Am I right? I am not a CS major so there might be some misunderstanding:(

Altera_Forum · ‎01-27-2011

Ummmmm I forget.... I haven't done this stuff since school but you can take a look at this to see if it gives you any ideas: http://www.altera.com/support/examples/nios2/exm-multi-nios2-hardware.html?gsa_pos=4&wt.oss_r=1&wt.oss=multi That design shares data between two CPUs using a Mutex and on-chip RAM

If I remember correctly the mailbox was essentially two mutexes, a 'binding' to some physical memory in your system, and some software protocol implemented in the driver for the component. Maybe looking at the driver will give you some ideas of what to do while you eliminate anything you don't need that might slow it down.

Altera_Forum · ‎01-27-2011

Hi, BadOmen,

Thank you for your reply. I am very familiar with the example you provided. Though it created a hardware mutex, it doesn't use it.All the communicaiton happens using the mailbox.

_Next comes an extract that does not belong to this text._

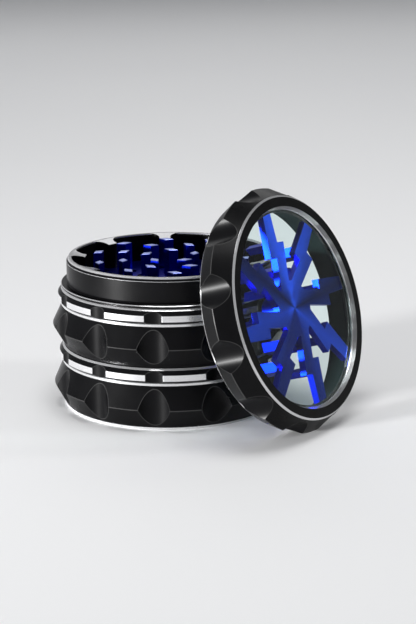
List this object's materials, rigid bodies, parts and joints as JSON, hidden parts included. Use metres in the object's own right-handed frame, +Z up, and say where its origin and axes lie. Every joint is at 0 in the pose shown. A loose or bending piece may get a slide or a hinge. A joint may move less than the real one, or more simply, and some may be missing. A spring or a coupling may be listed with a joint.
{
  "type": "hand grinder",
  "caption": "Round stacked hand grinder with fluted black bodies, blue tooth plate, and a clear-window lid that stands leaning beside the stack.",
  "frame": {"origin": "centre of the flat foot of the kief chamber, on the surface that the grinder stands on", "axes": "+Z up along the stack's axis; -Y towards the viewer; the leaning lid is on the +X, -Y side"},
  "size_m": [0.0817, 0.0823, 0.0601],
  "materials": {
    "black_anodised": "satin black anodised, edges and ring faces cut bright",
    "blue_anodised": "royal blue anodised",
    "steel": "plain stainless",
    "nickel": "nickel plated",
    "clear_window": "clear polished acrylic",
    "nylon": "low-friction black nylon",
    "silicone": "soft black silicone"
  },
  "bodies": {
    "base": {"kief_chamber": "black_anodised"},
    "storage_lift": {"screen_ring": "steel"},
    "storage": {"storage_chamber": "black_anodised", "mesh_screen": "steel", "screen_gasket": "silicone"},
    "tray_lift": {"tray_magnet": "nickel"},
    "tray": {"grinding_rim": "black_anodised", "tooth_plate": "blue_anodised", "outer_teeth": "blue_anodised", "middle_teeth": "blue_anodised", "inner_teeth": "blue_anodised", "plate_screws": "steel", "magnet_cap": "steel"},
    "lid_carrier": {"glide_ring": "nylon"},
    "lid": {"lid_shell": "black_anodised", "lid_window": "clear_window", "window_gasket": "silicone", "star_plate": "blue_anodised", "lid_inner_posts": "blue_anodised", "lid_outer_posts": "blue_anodised", "pivot_post": "blue_anodised", "pivot_screw": "steel", "lid_magnet": "nickel"}
  },
  "joints": [
    {"name": "storage_rise", "type": "slide", "parent": "base", "child": "storage_lift", "axis": [0, 0, 1], "range_m": [0, 0.002]},
    {"name": "storage_turn", "type": "hinge", "parent": "storage_lift", "child": "storage", "pos_m": [0, 0, 0.0167], "axis": [0, 0, 1], "range_deg": [0, 720]},
    {"name": "tray_rise", "type": "slide", "parent": "storage", "child": "tray_lift", "axis": [0, 0, 1], "range_m": [0, 0.002]},
    {"name": "tray_turn", "type": "hinge", "parent": "tray_lift", "child": "tray", "pos_m": [0, 0, 0.0322], "axis": [0, 0, 1], "range_deg": [0, 720]},
    {"name": "lid_swing", "type": "hinge", "parent": "base", "child": "lid_carrier", "pos_m": [-0.00406, 0.00921, 0.02027], "axis": [-0.3018, -0.8893, 0.3436], "range_deg": [0, 77.99]},
    {"name": "lid_spin", "type": "hinge", "parent": "lid_carrier", "child": "lid", "pos_m": [0.03277, -0.02676, 0.03151], "axis": [0.7877, -0.5372, 0.3015], "continuous": true}
  ],
  "couplings": [
    {"joint": "storage_rise", "follows": "storage_turn", "m_per_rad": 0.000159},
    {"joint": "tray_rise", "follows": "tray_turn", "m_per_rad": 0.000159}
  ]
}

I will check the mailbox driver anyway:) It seems that there is no easy way to use mutex as convinent as mailbox. However, mutex should be faster:0

Altera_Forum · ‎01-27-2011

Maybe if you used more than one mutex that would help.

Altera_Forum · ‎01-27-2011

Yes. If I can use multiple semaphores,then it will work well because that's a generic producer/consumer problem.

However, different from semaphores, Mutex can only be released by the one who lockes it . So mutex can be used to protect the shared memroy ,howerver it can not be used to coordinate different task of different processors, in my opinion:(

Altera_Forum · ‎01-28-2011

You'll need to use Dekker's algorythm on uncached memory to do any form of inter-cpu synchronisation.

Generating a 'spin lock' is easiest, and, in fact, all the other synchronisation schemes are based on them.